After the paste has cooled (a few minutes), score at 1.5" intervals and roll from one end. Alternately, you can make one big roll and then cut into 1.5" sections. Spread the tempering evenly over the khandvi. Sprinkle generously with grated coconut and cilantro.

Will stay fresh in the refrigerator for up to three days.

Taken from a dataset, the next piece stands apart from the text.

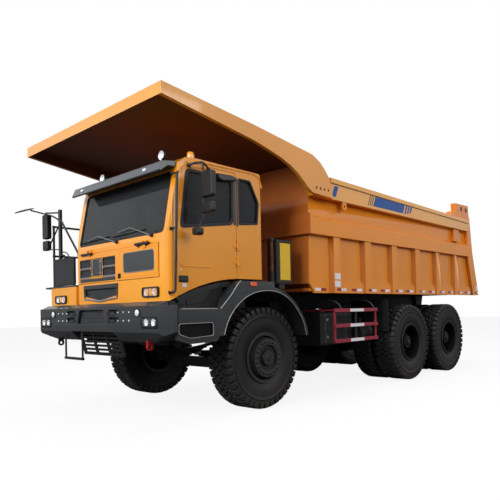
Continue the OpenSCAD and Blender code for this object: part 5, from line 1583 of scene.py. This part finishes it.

With a recipe that is very much at home in Manisha's kitchen, I hand her blog back. I hope her loyal readers enjoyed this brief interlude (the recipe is a bonus!) and have not changed their feeds already.

golden wheat
The other trip, it was to Wagah (near Amritsar)... another time perhaps (another place?).

Season for Change

Well, well...how is the weather where you are? Is it spring yet? The changing weather is the least news-worthy of things tonight. What do you say - would you like to see some changes on IFR? I know I would. I like change. Don't they say it is the only constant?

This is where I, Anita, will be blogging from now on. Manisha? A soon-to-be distant figure in the history of this blog. You can find her over there even though I think you should stick around here, which is where things will be happening!

Since I am very tech-challenged, I am going to leave the template well alone for now...First things first. So, first let me try to put 'food' back into Indian Food Rocks. That's what I am good at: simple recipes you can use everyday. No posts without recipes!

Next, I will fix the 'Indian' part. Authentic, traditional, genuine Indian. No fusion, no blasphemous stuff, no short cuts...The change from tradition will be restricted to lower fat cooking, so we can continue to eat healthier. So, no swimming-in-oil recipes. [I do have to work with Blogger though; oh! how I miss the emoticons!]

Let's get the conversation going; put on some tea! And get your aprons out - there's going to be lots of cooking here!